# Building a an exposed aggregate sidewalk with river stone



## WayneBollman (Jun 3, 2012)

Hi. I'm new. Not sure if I'm in the right forum for this question but I'll give it go. I need to build an exposed aggregate concrete sidewalk (using river stone approx 3-4" in diameter) that will wind down a 15 degree hill slope gradient for about 30 feet.

I'm concerned mostly about the gradient. Will this have to be stepped or can it be done contiguously without steps?

In either case, do you have to build a custom 2x4 frame (as I see most regular sidewalks made)? What about gradual curves? Could I use something like flexible plastic landscape edging for the framing and then remove the edging when finished? I've got a lot of experience with building various kinds of walkways/paths, but I've never built a concrete sidewalk of any kind. 

Any help/advice would be deeply appreciated, but ideally you should assume you're talking to a complete idiot. I'd love to see some step by step instructions for this if possible.


----------



## WayneBollman (Jun 3, 2012)

*A photo example*

Here's a picture I found online of approximately what I'm trying to do: http://www.renovateyourworld.com/MyProjects/images/UserImages/506-small.jpg Imagine this about twice as long and on a slight slope and slightly curved in couple places. Also, what about expansion joints? Do I need them? This is in Austin Texas (very hot in summer) but in the shade. Since posting this I was told I could use thin flexable fascia board (with stakes) for the curved framing because it's relatively cheap and easy to work with. Does that make sense?


----------



## user1007 (Sep 23, 2009)

That is large stone to be trying to pour as an aggregate mix. I wonder if the picture is not showing stones laid and place and then surrounded with a reinforced mortar? Rounded stones of that size might be hard to walk on? Fat top cobble stones are going to get pricey. 

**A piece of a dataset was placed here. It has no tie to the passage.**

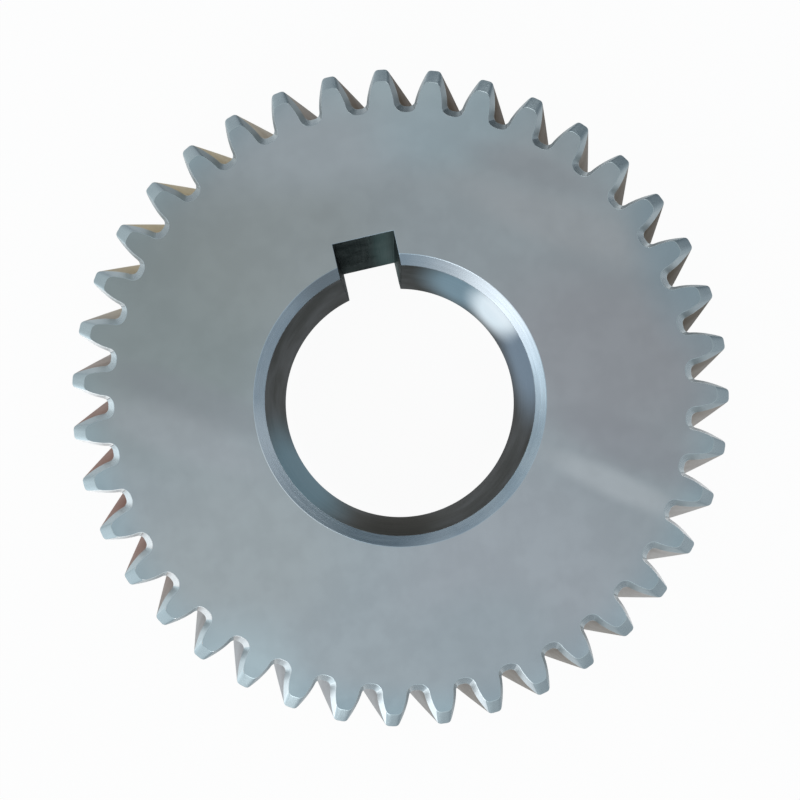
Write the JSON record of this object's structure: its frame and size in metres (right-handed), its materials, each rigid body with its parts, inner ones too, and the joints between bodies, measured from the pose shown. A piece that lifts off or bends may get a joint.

You might explore staining and stamping concrete with a cobblestone pattern.

Where are you by the way. You might want to update your profile so we know. Exposed aggregate does not work out so well in freezing climates.


----------



## WayneBollman (Jun 3, 2012)

I didn't mean to imply that I'd be pouring it this way - that would have never even occured to me. I'm referring to it as "exposed aggregate" because I was told that this is technically what it is, not because of how it should be built. I'm doing this for someone else that's hellbent on using these river stones for his walkway. His neighbor has done this and it looks good and he wants the same thing. He's not interested in doing it any other way; he'd probably just as soon do nothing at all. He previously tried to do this himself by simply setting the stones in place then pouring mortar over them to fill in the gaps. After this hardened and was walked across for about a month or two it started to break apart .... assumably because this requires a concrete foundation, not just concrete in between the stones. So I figure I'll be trenching about a 6 inch deep path first.


----------



## KevinPh (May 25, 2012)

The building code in most places has a maximum 8% slope for a walkway. For a 15% slope, you would have to put in stairs in one or two locations to stick to the 8% slope.

You may want to check with your building department to check the standards.


----------